Poster Poster Program Therapy Physics

BLUE RIBBON POSTER MULTI-DISCIPLINARY: Radiomics-Driven Volumetric Active Surface Optimization (R-VASO): Overcoming Low-Contrast Segmentation Failures In Deep Learning Auto-Contouring

Abstract
Purpose

Deep Learning (DL) auto-segmentation models rely on voxel-wise probability maps, often resulting in jagged boundaries or "spill-over". Traditional post-processing, such as 2D active contours, fails in low-contrast scenarios due to the lack of edge gradients. This study proposes a novel 3D post-processing framework, Radiomics-Driven Volumetric Active Surface Optimization (R-VASO), which uses organ-specific textural gradients rather than intensity gradients to drive contour convergence, constrained by 3D minimal surface energy to ensure volumetric topological consistency.

Methods

We used a dataset of 20 abdominal CT images with expert-verified contours. DL segmentations were generated using a U-Net architecture. The R-VASO framework was applied in two stages, first radiomic potential field is generated for each target organ, where a specific radiomic signature (e.g., GLCM Entropy for liver) was identified that maximized the separability between the organ and adjacent soft tissue, effectively creating a "texture contrast" where "intensity contrast" was absent. A gradient vector flow field was computed from these feature maps. Secondly DL contours were converted into a 3D triangular mesh. This mesh will evolve under the influence of the Radiomic Potential Field (external force) and a Mean Curvature Flow constraint (internal force) to minimized the total surface energy, effectively regularizing z-axis inconsistencies.

Results

The R-VASO framework improved contour accuracy compared to standard active contour refinement in low contrast regions.

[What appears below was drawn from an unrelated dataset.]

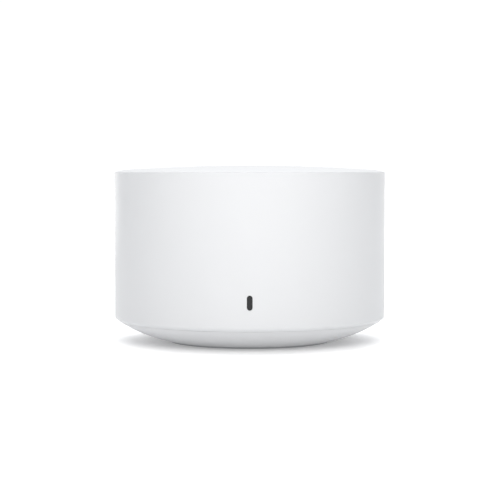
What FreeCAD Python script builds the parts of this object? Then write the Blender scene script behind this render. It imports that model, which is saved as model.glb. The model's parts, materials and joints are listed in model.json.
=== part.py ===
import FreeCAD, Part
import math
import os
import re
import Sketcher

os.makedirs("parts", exist_ok=True)
doc = FreeCAD.newDocument("mesh_wifi_node")

# ---------------------------------------------------------------- dimensions
# Every size in millimetres (angles in degrees). The origin is on the surface
# the node stands on, under its centre; +Z up, the front faces -Y.
DIMENSIONS = [
    # cutting tools
    ("cut_start", 40.0, "cuts through a side wall start this far from the centre"),
    ("cut_reach", 20.0, "and run this far"),
    ("overshoot", 1.0, "tools start this far outside what they cut"),
    ("overlap", 0.5, "pads start this far inside what they stand on"),
    # enclosure
    ("shell_radius", 53.0, "outside radius of the drum"),
    ("shell_wall", 2.2, "wall of the drum"),
    ("rim_height", 66.3, "outer edge of the rim"),
    ("rim_crest", 66.85, "rim beside the top cap"),
    ("crown_height", 68.8, "highest point of the top cap"),
    ("edge_height", 9.45, "where the wall turns into the bowl"),
    ("split_radius", 51.5, "joint line between drum and base cover"),
    ("split_height", 8.35, "joint line between drum and base cover"),
    ("joint_gap", 0.05, "hairline at the joint lines"),
    ("edge_round", 1.0, "rounding where wall and bowl meet"),
    ("rim_round", 0.6, "rounding of the outer rim"),
    ("ledge_top", 61.5, "inner ledge the carrier clamps"),
    ("ledge_width", 2.2, "inner ledge"),
    ("ledge_thick", 1.5, "inner ledge"),
    ("slot_width", 2.1, "status slot in the front wall"),
    ("slot_height", 5.5, "status slot in the front wall"),
    ("slot_level", 19.0, "centre of the status slot"),
    ("bay_half_width", 26.5, "window for the connector panel"),
    ("bay_bottom", 12.4, "window for the connector panel"),
    ("bay_top", 30.4, "window for the connector panel"),
    ("bay_round", 2.0, "corners of the window"),
    ("vent_width", 2.0, "exhaust slots high in the rear wall"),
    ("vent_bottom", 44.0, "exhaust slots"),
    ("vent_top", 56.5, "exhaust slots"),
    ("vent_count", 13, "exhaust slots"),
    ("vent_spread", 60, "angle covered by the exhaust slots"),
    # top cap
    ("cap_shoulder_radius", 49.2, "where the cap starts to dome"),
    ("cap_shoulder", 67.15, "height at the shoulder"),
    ("shoulder_round", 4.0, "rounding at the shoulder"),
    ("cap_thick_radius", 26.0, "flat underside of the cap"),
    ("cap_thick", 1.8, "cap thickness"),
    ("cap_skirt_inner", 48.9, "skirt under the cap"),
    ("cap_hook_radius", 43.7, "snap legs inside the carrier flange"),
    ("cap_hook_wall", 1.1, "snap legs"),
    ("cap_hook_reach", 0.9, "barb under the flange"),
    ("cap_hook_gap", 0.1, "between barb and flange"),
    ("cap_hook_ramp", 0.6, "start of the slope of the barb"),
    ("cap_hook_depth", 1.6, "tip of the legs below the flange"),
    ("cap_leg_width", 7.0, "snap legs"),
    ("shoulder_cover", 0.6, "legs end this far under the shoulder"),
    # base cover and foot
    ("base_under", 0.6, "underside of the base cover"),
    ("floor_top", 3.4, "inside floor of the base cover"),
    ("bowl_foot_radius", 32.6, "lower end of the bowl"),
    ("bowl_bend", 55.0, "radius of the bowl curve"),
    ("lip_outer", 50.6, "locating lip inside the drum"),
    ("lip_inner", 48.4, "locating lip inside the drum"),
    ("lip_top", 12.0, "locating lip inside the drum"),
    ("lip_step", 0.8, "foot of the lip above the joint line"),
    ("floor_step", 1.4, "edge of the inside floor beyond the end of the bowl"),
    ("bowl_foot_round", 0.4, "lower end of the bowl"),
    ("foot_outer", 31.8, "foot ring"),
    ("foot_inner", 21.0, "foot ring"),
    ("foot_top", 1.6, "foot ring"),
    ("foot_gap", 0.1, "groove is this much wider each side"),
    ("tread_depth", 0.3, "grooves in the foot ring"),
    ("tread_width", 0.8, "grooves in the foot ring"),
    ("tread_first", 23.6, "outside radius of the inner groove"),
    ("tread_pitch", 2.8, "from groove to groove"),
    ("foot_round", 0.3, "edges of the foot ring"),
    ("label_outer", 19.4, "rating label"),
    ("label_inner", 6.0, "rating label"),
    ("label_thick", 0.15, "rating label"),
    ("label_gap", 0.2, "recess wider than the label each side"),
    ("intake_inner", 36.0, "intake slots in the rear of the bowl"),
    ("intake_outer", 46.0, "intake slots"),
    ("intake_width", 2.0, "intake slots"),
    ("intake_count", 7, "intake slots"),
    ("intake_spread", 60, "angle covered by the intake slots"),
    # main board and what holds it
    ("board_radius", 47.5, "main board"),
    ("board_rear", 42.6, "flat at the rear of the board"),
    ("board_bottom", 13.0, "main board"),
    ("board_top", 14.6, "main board"),
    ("sink_screw_x", 22.0, "screws through sink, board and base"),
    ("sink_screw_front", -22.0, "same, front pair"),
    ("sink_screw_rear", 16.0, "same, rear pair"),
    ("board_screw_x", 30.5, "two rear screws of the board"),
    ("board_screw_y", 27.0, "two rear screws of the board"),
    ("post_x", 28.5, "side posts of the carrier"),
    ("post_y", -29.0, "front post of the carrier"),
    ("post_radius", 2.5, "carrier posts"),
    ("post_gap", 0.7, "board clears the posts by this"),
    ("post_bottom", 7.0, "carrier posts stand on the base bosses"),
    ("boss_radius", 3.2, "board bosses under the heat sink screws"),
    ("boss_root", 2.5, "where these bosses start in the floor"),
    ("rear_boss_radius", 3.0, "rear board bosses"),
    ("rear_boss_root", 5.0, "where the rear bosses start in the bowl"),
    ("pilot_depth", 8.0, "screw holes in the board bosses"),
    ("rear_pilot_depth", 6.0, "screw holes in the rear bosses"),
    ("seat_radius", 4.2, "bosses the carrier posts stand on"),
    ("pilot_radius", 1.25, "screw thread"),
    ("pass_radius", 1.6, "clearance hole for a screw"),
    ("head_radius", 2.75, "screw heads"),
    ("head_thick", 1.7, "screw heads"),
    ("head_round", 0.5, "screw heads"),
    ("recess_length", 3.0, "cross recess"),
    ("recess_width", 0.6, "cross recess"),
    ("recess_depth", 0.9, "cross recess"),
    ("screw_end_gap", 0.5, "heat sink screws end above the bottom of their holes"),
    ("board_screw_length", 6.0, "rear screws of the board"),
    ("base_screw_length", 11.0, "screws from below"),
    ("head_pocket", 3.1, "counterbore under the base screws"),
    ("head_seat", 3.4, "seat of the base screw heads"),
    # carrier for the antennas
    ("carrier_skirt_outer", 47.7, "ring the antennas are wrapped round"),
    ("carrier_skirt_inner", 46.2, "same"),
    ("carrier_bottom", 22.0, "same"),
    ("carrier_flange_outer", 50.5, "flange resting on the drum ledge"),
    ("cap_hook_slack", 0.3, "flange clears the barbs of the cap by this"),
    ("carrier_top", 63.0, "same"),
    ("carrier_arm_bottom", 29.5, "arms from ring to posts"),
    ("carrier_arm_top", 33.0, "arms"),
    ("carrier_arm_half", 2.5, "arms"),
    ("carrier_rear_half", 30.0, "opening over the sockets and behind the exhaust slots"),
    ("carrier_rear_top", 59.0, "same"),
    ("carrier_rear_start", 30.0, "same"),
    ("carrier_front_half", 9.0, "opening for the light board"),
    ("carrier_front_top", 29.0, "same"),
    ("post_pilot_depth", 9.0, "screw holes in the posts"),
    ("antenna_gap", 0.05, "glue between ring and antenna"),
    ("antenna_thick", 0.3, "flexible antenna"),
    ("antenna_bottom", 36.0, "flexible antenna"),
    ("antenna_top", 56.0, "flexible antenna"),
    ("antenna_angle", 36, "flexible antenna"),
    ("coax_radius", 0.565, "antenna cable"),
    ("coax_bend", 3.0, "antenna cable"),
    ("coax_level", 15.9, "height of the run over the board"),
    ("coax_line", 48.35, "radius of the vertical run"),
    ("coax_end", 39.45, "inner end of the cable"),
    ("plug_line", 38.0, "antenna sockets on the board"),
    ("socket_radius", 1.3, "antenna sockets"),
    ("socket_height", 0.9, "antenna sockets"),
    ("plug_radius", 1.4, "antenna plugs"),
    ("plug_height", 1.1, "antenna plugs"),
    # tall components
    ("processor_height", 1.6, "processor package"),
    ("coil_width", 7.0, "inductors"),
    ("coil_height", 3.4, "inductors"),
    ("coil_round", 0.8, "inductors"),
    ("capacitor_radius", 3.1, "capacitors"),
    ("capacitor_height", 6.8, "capacitors"),
    ("capacitor_round", 0.4, "capacitors"),
    # heat sink
    ("sink_half_x", 25.0, "base plate of the heat sink"),
    ("sink_front", -25.0, "base plate"),
    ("sink_rear", 19.0, "base plate"),
    ("sink_bottom", 17.9, "base plate"),
    ("sink_plate_top", 20.4, "base plate"),
    ("sink_round", 2.5, "corners of the base plate"),
    ("sink_leg_radius", 2.8, "legs on the board"),
    ("fin_top", 40.0, "fins"),
    ("fin_thick", 1.4, "fins"),
    ("fin_pitch", 4.6, "fins"),
    ("fin_count", 11, "fins"),
    ("fin_front", -18.5, "fins"),
    ("fin_rear", 12.5, "fins"),
    ("can_top", 17.4, "shield over the processor"),
    ("can_sheet", 0.3, "shield sheet"),
    ("can_round", 0.6, "corners of the shields"),
    ("radio_can", 2.6, "height of the radio shields"),
    # connector panel
    ("panel_half_width", 26.3, "connector panel"),
    ("panel_bottom", 12.6, "connector panel"),
    ("panel_top", 30.2, "connector panel"),
    ("panel_inner", 43.2, "inner face of the panel"),
    ("panel_face", 44.8, "face the connectors show in"),
    ("panel_skin", 52.6, "outer radius of the frame of the panel"),
    ("panel_frame", 1.4, "frame round the bay"),
    ("bay_inner_round", 0.8, "corners inside the frame"),
    ("flange_inner", 49.1, "flange that holds the panel behind the drum wall"),
    ("flange_outer", 50.7, "same"),
    ("flange_half", 20.0, "same"),
    ("flange_height", 2.8, "same"),
    ("wan_x", -7.3, "internet socket"),
    ("lan_x", 9.7, "network socket"),
    ("jack_front", 44.4, "front of both sockets"),
    ("jack_half_width", 8.0, "socket shield"),
    ("jack_depth", 21.3, "socket shield"),
    ("jack_height", 13.4, "socket shield"),
    ("jack_sheet", 0.25, "socket shield"),
    ("jack_gap", 0.1, "opening in the panel wider than the shield, and housing inside it"),
    ("port_half_width", 5.95, "socket mouth"),
    ("port_bottom", 2.4, "socket mouth above the board"),
    ("port_top", 10.4, "socket mouth above the board"),
    ("latch_half_width", 3.2, "latch notch"),
    ("latch_top", 12.4, "latch notch"),
    ("port_depth", 13.0, "socket cavity"),
    ("jack_side_gap", 0.15, "between housing and shield"),
    ("jack_rear_gap", 0.5, "behind the housing"),
    ("contact_width", 0.4, "socket contacts"),
    ("contact_pitch", 1.02, "socket contacts"),
    ("contact_count", 8, "socket contacts"),
    ("power_x", -20.6, "power socket"),
    ("power_level", 21.1, "power socket"),
    ("power_hole", 4.0, "opening in the panel"),
    ("power_bore", 3.15, "barrel socket"),
    ("power_bore_depth", 9.3, "barrel socket"),
    ("power_half", 4.5, "block of the barrel socket"),
    ("power_depth", 14.35, "same"),
    ("power_height", 11.0, "same"),
    ("power_round", 0.8, "same"),
    ("power_gap", 0.05, "block behind the panel"),
    ("power_nose_gap", 0.15, "nose inside its opening"),
    ("power_recess", 0.2, "nose behind the panel face"),
    ("power_pin_recess", 0.6, "pin behind the panel face"),
    ("power_pin", 1.0, "barrel socket"),
    # buttons
    ("pair_x", 21.4, "pairing button"),
    ("pair_level", 18.9, "pairing button"),
    ("pair_cap", 2.3, "pairing button"),
    ("pair_flange", 3.2, "pairing button"),
    ("run_gap", 0.1, "running clearance round both buttons"),
    ("pair_proud", 0.6, "cap ahead of the panel face"),
    ("pair_stem", 1.2, "stem between flange and plunger"),
    ("pair_reach", 2.4, "end of the stem behind the panel"),
    ("pair_switch_depth", 6.1, "key switch behind the pairing button"),
    ("flange_gap", 0.1, "flange of a button behind its stop"),
    ("flange_thick", 0.9, "flange of a button"),
    ("cap_round", 0.4, "edge of both buttons"),
    ("plunger_length", 1.5, "switch plungers"),
    ("switch_half", 3.0, "key switches"),
    ("switch_gap", 0.8, "between a button and its switch"),
    ("switch_bore", 1.8, "depth of the bore round a plunger"),
    ("plunger_radius", 1.1, "switch plungers"),
    ("plunger_gap", 0.08, "running clearance of the plungers"),
    ("reset_radius", 3.0, "reset button in the base"),
    ("reset_bottom", 1.0, "reset button"),
    ("reset_top", 8.5, "reset button"),
    ("reset_flange", 4.2, "reset button"),
    ("reset_tube", 6.0, "top of the guide tube"),
    ("reset_tube_root", 2.0, "where the guide tube starts in the floor"),
    ("reset_tube_radius", 4.6, "guide tube"),
    # status light
    ("lens_seat", 50.6, "front of the flange of the status lens"),
    ("lens_flange", 0.8, "flange thickness"),
    ("lens_rim", 1.2, "flange beyond the slot"),
    ("lens_recess", 0.35, "face of the lens behind the drum face"),
    ("lens_gap", 0.05, "lens in its slot"),
    ("led_board_y", -46.6, "front face of the light board"),
    ("led_board_top", 25.0, "light board"),
    ("led_board_width", 12.0, "light board"),
    ("led_board_thick", 1.0, "light board"),
    ("led_width", 1.6, "light source"),
    ("led_depth", 0.7, "light source"),
    ("led_height", 2.8, "light source"),
    ("guide_gap", 0.1, "light guide inside its sleeve and ahead of the light source"),
]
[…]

The Dice Similarity Coefficient improved from 0.84±0.06 (raw DL) to 0.91±0.03 (R-VASO). The 95% Hausdorff Distance was reduced by an average of 1.8mm (p < 0.01). The 3D surface energy constraint eliminated "z-flicker" — discontinuous shapes between adjacent axial slices—resulting in smooth, clinically acceptable volumes with much less manual intervention.

Conclusion

R-VASO improves segmentation accuracy by combining texture-based driving force with 3D topological regularization. This method provides a robust solution for refining AI-generated contours in low-contrast situation, potentially reducing manual editing time by 40%.